- Problem description: Return the lines exactly as they stand, from the first of the material through the line containing "from math import".
═══ Stored data ═══
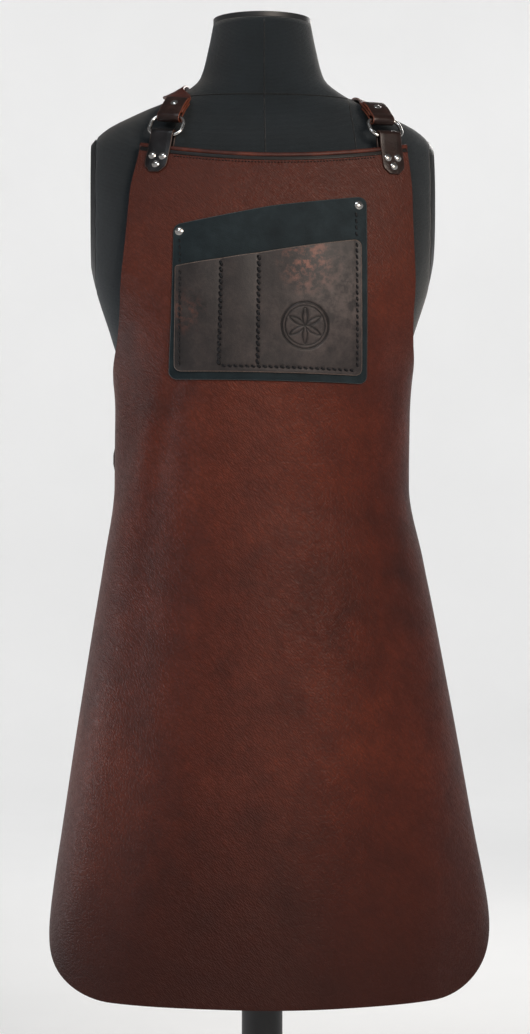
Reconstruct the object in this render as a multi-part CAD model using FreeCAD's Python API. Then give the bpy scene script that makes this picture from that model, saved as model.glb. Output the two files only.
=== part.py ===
import FreeCAD, Part
import os
from math import acos, asin, cos, degrees, exp, hypot, pi, radians, sin, sqrt

V = FreeCAD.Vector
UP = V(0, 0, 1)
ORIGIN = V(0, 0, 0)
os.makedirs("parts", exist_ok=True)

# ---------------------------------------------------------------- driving dimensions, mm
# Stand, on the floor at z = 0, its pole on the Z axis.
BASE_RADIUS = 170.0
BASE_THICK = 14.0
BASE_EDGE = 5.0
PAD_RADIUS = 164.0
PAD_THICK = 2.0
BOSS_RADIUS = 34.0
BOSS_TOP = 46.0
TUBE_RADIUS = 21.3
TUBE_WALL = 2.5
TUBE_TOP = 466.0
FIT = 0.06                      # running clearance on a radius
JOIN = 0.02                     # glued or pressed joint on a radius
COLLAR_RADIUS = 28.0
COLLAR_BOTTOM = 424.0
COLLAR_TOP = 474.0
CLAMP_Z = 449.0
SCREW_RADIUS = 4.0
CLAMP_BOSS_REACH = 40.0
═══
- Response to this exercise:
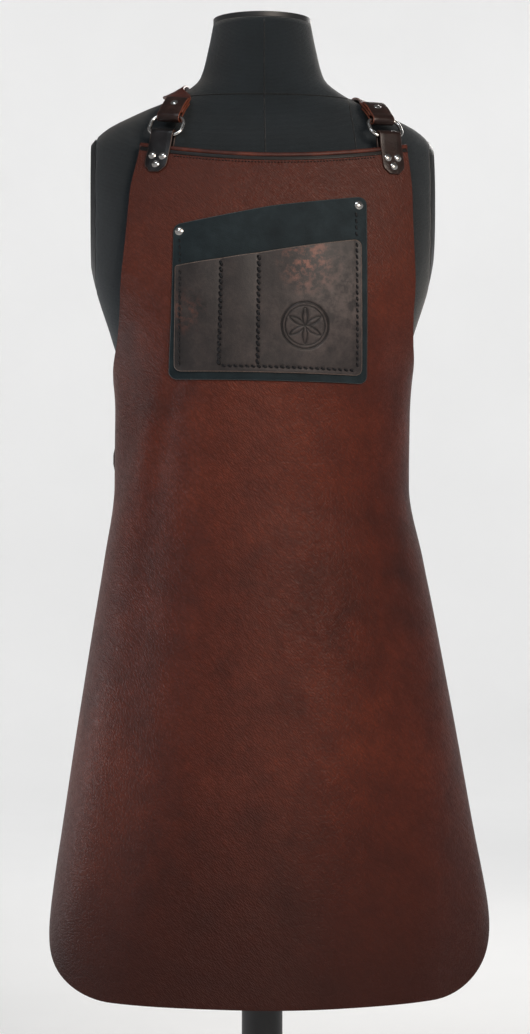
Reconstruct the object in this render as a multi-part CAD model using FreeCAD's Python API. Then give the bpy scene script that makes this picture from that model, saved as model.glb. Output the two files only.
=== part.py ===
import FreeCAD, Part
import os
from math import acos, asin, cos, degrees, exp, hypot, pi, radians, sin, sqrt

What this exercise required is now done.